There are no quotes for Anna. She came at the moment Simeon was saying all of this. We don’t know if she said anything to Mary, but we know what she did - speaking about the child to all who looking for the redemption of Jerusalem. She was perhaps the first evangelist, despite the denominations who say women have no place in the pulpit.

What is worrisome about Simeon and Anna is that they have made their great discovery, pieced together the meaning of life, received the important message in their life - at the end of their lives. Simeon has been seemingly granted extra time for the project, and Anna appears to be on the same schedule. Is this the way God works?

Personally, even though I have not yet gotten the message, I was hoping it would happen with some time to spare, say around the age of 55. That way I can take this knowledge and revelation and do something with it for a few years - reconcile a few nations, bring about some world peace, write the novel that will become a classic, even preach a good sermon.

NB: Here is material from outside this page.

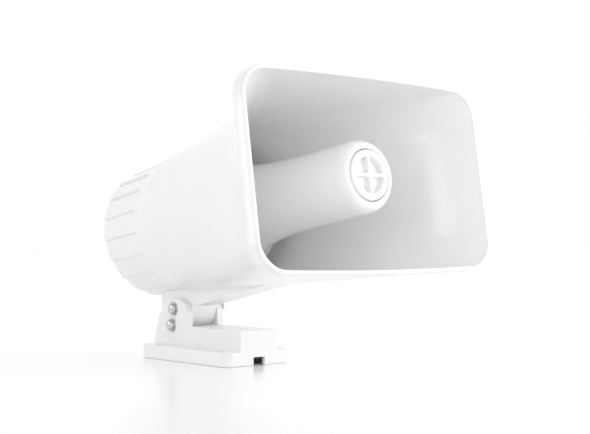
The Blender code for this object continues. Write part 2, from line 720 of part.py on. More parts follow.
def build_nose_plug(tilt, white):
    """Disc with four shallow pockets between crossed ribs."""
    front = REFLECTOR_TIP + PLUG_PROUD
    back = front - PLUG_THICKNESS
    plug = turned("nose_plug", [
        (back, PLUG_RADIUS), (front - 0.0008, PLUG_RADIUS), (front, PLUG_RADIUS - 0.0009),
    ], white, tilt, count=36, closed=False)
    axis = (0.0, AXIS_RISE)
    pocket = front - PLUG_POCKET_DEPTH
    cut(plug, rod_along(pocket, front + 0.001, PLUG_POCKET, axis, 32))
    reach = PLUG_POCKET + 0.0005
    half = PLUG_RIB / 2.0
    rib_front = front - 0.0004
    join(plug, box((-reach, -rib_front, AXIS_RISE - half), (reach, -pocket + 0.0005, AXIS_RISE + half)))
    join(plug, box((-half, -rib_front, AXIS_RISE - reach), (half, -pocket + 0.0005, AXIS_RISE + reach)))
    return plug


# ---------------------------------------------------------------- compression driver
def build_driver(tilt, diaphragm_slide, finishes):
    """Everything behind the bulkhead, each face set from the one in front of it."""
    gasket_front = BULKHEAD_BACK - GAP
    frame_front = gasket_front - DRIVER_GASKET - GAP
    frame_back = frame_front - FRAME_THICKNESS
    dish = frame_back + FRAME_DISH
    gasket = turned("driver_gasket", [
        (gasket_front, FRAME_RADIUS), (gasket_front - DRIVER_GASKET, FRAME_RADIUS),
        (gasket_front - DRIVER_GASKET, THROAT_RADIUS), (gasket_front, THROAT_RADIUS),
    ], finishes["rubber"], tilt, count=36)
    frame = turned("driver_frame", [
        (frame_front, THROAT_RADIUS), (frame_front, FRAME_RADIUS), (frame_back, FRAME_RADIUS),
        (frame_back, FRAME_DISH_RADIUS), (dish, FRAME_DISH_RADIUS), (dish, SURROUND_RADIUS),
        (frame_front - 0.0012, DOME_RADIUS), (frame_front - 0.0012, THROAT_RADIUS),
    ], finishes["black"], tilt, count=36)
    head_front = frame_back - GAP
    for number, place in enumerate(frame_screw_places(), 1):
        for target in (gasket, frame):
            cut(target, rod_along(frame_back - 0.001, gasket_front + 0.001,
                                  FRAME_SCREW_RADIUS + FIT, place, 14))
        turned("driver_screw_%d" % number, [
            (BULKHEAD_FRONT - GAP, FRAME_SCREW_RADIUS), (head_front, FRAME_SCREW_RADIUS),
            (head_front, FRAME_SCREW_HEAD), (head_front - 0.0012, FRAME_SCREW_HEAD),
            (head_front - 0.0019, 0.6 * FRAME_SCREW_HEAD),
        ], finishes["steel"], tilt, place, 12, closed=False)
    clamp_front = dish - GAP
    clamp_back = clamp_front - CLAMP_THICKNESS
    turned("diaphragm_clamp", [
        (clamp_front, CLAMP_INNER), (clamp_front, FRAME_DISH_RADIUS - GAP),
        (clamp_back, FRAME_DISH_RADIUS - GAP), (clamp_back, CLAMP_INNER),
    ], finishes["black"], tilt, count=36)
    plate_front = min(clamp_back, frame_back) - GAP
    plate_back = plate_front - TOP_PLATE
    magnet_back = plate_back - GAP - MAGNET_HEIGHT
    yoke_front = magnet_back - GAP
    build_diaphragm(diaphragm_slide, plate_front, finishes)
    coil_outer = DOME_RADIUS + COIL_WALL / 2.0
    turned("top_plate", [
        (plate_front, coil_outer + COIL_CLEARANCE), (plate_front, TOP_PLATE_RADIUS),
        (plate_back, TOP_PLATE_RADIUS), (plate_back, coil_outer + COIL_CLEARANCE),
    ], finishes["zinc"], tilt, count=32)
    turned("magnet", [
        (plate_back - GAP, MAGNET_BORE), (plate_back - GAP, MAGNET_RADIUS),
        (magnet_back, MAGNET_RADIUS), (magnet_back, MAGNET_BORE),
    ], finishes["ferrite"], tilt, count=32)
    pole = DOME_RADIUS - COIL_WALL / 2.0 - COIL_CLEARANCE
    turned("yoke", [
        (plate_front, pole - 0.0005), (plate_front - 0.0005, pole), (yoke_front, pole),
        (yoke_front, TOP_PLATE_RADIUS), (yoke_front - YOKE_PLATE, TOP_PLATE_RADIUS),
    ], finishes["zinc"], tilt, count=32, closed=False)
    build_terminals(tilt, frame_back, finishes)


def build_diaphragm(parent, plate_front, finishes):
    """Dome, surround and voice coil, which move together in the magnet's gap."""
    rim = plate_front + 3.0 * DIAPHRAGM_TRAVEL
    wall = DIAPHRAGM_WALL
    outer = [(rim, SURROUND_RADIUS), (rim + 0.0012, 0.5 * (SURROUND_RADIUS + DOME_RADIUS))]
    steps = 4
    for i in range(steps):
        a = math.pi / 2.0 * i / steps
        outer.append((rim + DOME_RISE * math.sin(a), DOME_RADIUS * math.cos(a)))
    skin = [(along + wall, radius) for along, radius in outer]
    rings = [circle(radius, along, (0.0, AXIS_RISE), 32) for along, radius in reversed(outer)]
    rings += [circle(radius, along, (0.0, AXIS_RISE), 32) for along, radius in skin]
    finish("diaphragm", loft(rings), finishes["film"], parent)
    front = rim - GAP
    middle = DOME_RADIUS
    turned("voice_coil", [
        (front, middle - COIL_WALL / 2.0), (front, middle + COIL_WALL / 2.0),
        (front - COIL_HEIGHT, middle + COIL_WALL / 2.0),
        (front - COIL_HEIGHT, middle - COIL_WALL / 2.0),
    ], finishes["copper"], parent, count=32)


def build_terminals(tilt, frame_back, finishes):
    """Terminal block below the magnet, two solder tags and the leads between them."""
    near = frame_back - GAP
    top = AXIS_RISE - MAGNET_RADIUS - TERMINAL_CLEARANCE
    low = top - TERMINAL_HEIGHT
    half = TERMINAL_WIDTH / 2.0
    far = near - TERMINAL_DEPTH
    finish("terminal_block", box((-half, -near, low), (half, -far, top)), finishes["black"], tilt)
    for number, side in enumerate((-1.0, 1.0), 1):
        place = (side * half / 2.0, (low + top) / 2.0)
        screw_front = far - GAP
        turned("terminal_screw_%d" % number, [
            (screw_front, TERMINAL_SCREW_RADIUS), (screw_front - 0.0010, TERMINAL_SCREW_RADIUS),
            (screw_front - 0.0014, 0.7 * TERMINAL_SCREW_RADIUS),
        ], finishes["brass"], tilt, place, 12, closed=False)
        tag_x = side * FRAME_SCREW_CIRCLE * math.cos(math.radians(3.0))
        tag = TAG_SIZE / 2.0
        tag_z = AXIS_RISE - TAG_SIZE
        finish("solder_tag_%d" % number, box(
            (tag_x - tag / 4.0, -near, tag_z - tag), (tag_x + tag / 4.0, -near + TAG_SIZE, tag_z + tag),
        ), finishes["brass"], tilt)
        level = -near + 0.8 * TAG_SIZE
        turn = math.asin((TAG_SIZE + tag + GAP + LEAD_RADIUS) / LEAD_ORBIT)
        path = []
        steps = 9
        for i in range(steps + 1):
            a = turn + (LEAD_TURN - turn) * i / steps
            path.append(Vector((
                side * LEAD_ORBIT * math.cos(a), level, AXIS_RISE - LEAD_ORBIT * math.sin(a))))
        path.append(Vector((side * (half + 2.0 * GAP), level, path[-1].z - LEAD_RADIUS)))
        finish("voice_lead_%d" % number, tube(path, LEAD_RADIUS), finishes["lead"], tilt)


def tube(path, radius, count=8):
    """A round tube that follows a line of points lying in a plane of constant Y."""
    rings = []
    for i, point in enumerate(path):
        before = path[max(i - 1, 0)]
        after = path[min(i + 1, len(path) - 1)]
        along = (after - before).normalized()
        across = Vector((along.z, 0.0, -along.x))
        rings.append([
            point + across * (radius * math.cos(2.0 * math.pi * k / count))
            + Vector((0.0, radius * math.sin(2.0 * math.pi * k / count), 0.0))
            for k in range(count)
        ])
    return loft(rings)


# ---------------------------------------------------------------- assembly
def tilt_empty():
    """The tilt axis: an empty on the pivot, pitched so that the mouth looks up at rest."""
    made = bpy.data.objects.new("tilt_axis", None)
    made.location = (0.0, PIVOT_Y, PIVOT_Z)
    made.rotation_euler = (-REST_PITCH, 0.0, 0.0)
    bpy.context.scene.collection.objects.link(made)
    return made


def main():
    clear_scene()
    white = material("white_abs", (0.86, 0.86, 0.86), 0.22)
    steel = material("stainless_steel", (0.62, 0.62, 0.63), 0.28, 1.0)
    finishes = {
        "rubber": material("black_rubber", (0.02, 0.02, 0.02), 0.8),
        "black": material("black_nylon", (0.03, 0.03, 0.03), 0.5),
        "steel": steel,
        "zinc": material("zinc_plated_steel", (0.55, 0.55, 0.52), 0.35, 1.0),
        "ferrite": material("ferrite", (0.06, 0.06, 0.065), 0.6),
        "film": material("phenolic_film", (0.42, 0.24, 0.10), 0.5),
        "copper": material("copper_winding", (0.72, 0.36, 0.20), 0.35, 1.0),
        "brass": material("brass", (0.72, 0.56, 0.28), 0.35, 1.0),
        "lead": material("lead_insulation", (0.05, 0.05, 0.05), 0.5),
    }
    tilt = tilt_empty()
    build_base(white)
    build_through_screw("pivot", (PIVOT_Y, PIVOT_Z), PIVOT_SCREW_END, steel)
    build_through_screw("lock", lock_place(), LOCK_SCREW_END, steel)
    build_bell(tilt, white)
    build_foot(tilt, white)
    build_foot_screws(tilt, steel)
    build_rear_cover(tilt, white, finishes["rubber"], steel)
    build_throat_tube(tilt, white)
    build_reflector(tilt, white, steel)
    build_nose_plug(tilt, white)
    build_driver(tilt, tilt, finishes)


main()
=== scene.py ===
"""Looks for a white outdoor horn loudspeaker: fine shells, finishes, floor, light and camera.

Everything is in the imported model's frame: metres, +Z up, the mouth facing -Y.  The horn's own
pieces are shaped about its axis, with x to the side, y upwards and z forwards to the mouth, and
HORN_AXIS sets them over the pivot with the pitch they have at rest.
"""

import json
import math

import bmesh
import bpy
from mathutils import Matrix, Vector


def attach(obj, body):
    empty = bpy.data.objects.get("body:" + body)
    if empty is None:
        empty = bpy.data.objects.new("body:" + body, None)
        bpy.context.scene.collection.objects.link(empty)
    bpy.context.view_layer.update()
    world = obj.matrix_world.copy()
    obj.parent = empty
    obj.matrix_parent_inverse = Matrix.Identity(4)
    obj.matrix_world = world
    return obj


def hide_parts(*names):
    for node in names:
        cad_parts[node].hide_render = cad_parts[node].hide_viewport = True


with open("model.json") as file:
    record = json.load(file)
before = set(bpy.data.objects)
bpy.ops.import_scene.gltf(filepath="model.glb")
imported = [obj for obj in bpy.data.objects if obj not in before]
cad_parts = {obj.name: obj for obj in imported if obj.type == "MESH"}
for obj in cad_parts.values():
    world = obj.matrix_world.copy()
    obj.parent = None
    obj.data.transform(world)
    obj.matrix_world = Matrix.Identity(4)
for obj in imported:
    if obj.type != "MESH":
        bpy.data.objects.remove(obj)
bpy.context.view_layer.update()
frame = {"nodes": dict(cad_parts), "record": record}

# ---------------------------------------------------------------- sizes
MM = 0.001
JOINTS = {joint["name"]: joint for joint in frame["record"]["behaviour"]["joints"]}
PIVOT = Vector(JOINTS["tilt"]["pos_m"])
FORWARD = Vector(JOINTS["diaphragm_travel"]["axis"]).normalized()
PITCH = math.atan2(FORWARD.z, -FORWARD.y)
AXIS_RISE = 61.1 * MM
HORN_PLACE = Matrix.Translation(PIVOT) @ Matrix.Rotation(-PITCH, 4, "X")
HORN_AXIS = (
    HORN_PLACE @ Matrix.Translation((0.0, 0.0, AXIS_RISE)) @ Matrix.Rotation(math.pi / 2.0, 4, "X"))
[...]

Do we all have to wait until the end of our lives to figure out what it really means? That’s nice, but....

But, maybe you and I have already heard it, been in the presence of God and Christ, been inspired with the Right Stuff by the Holy Spirit. We just haven’t gotten it all figured out yet and put in its place. We’ve heard this Christmas story how many times. Some day soon it will make full sense, and what hymn will you sing then?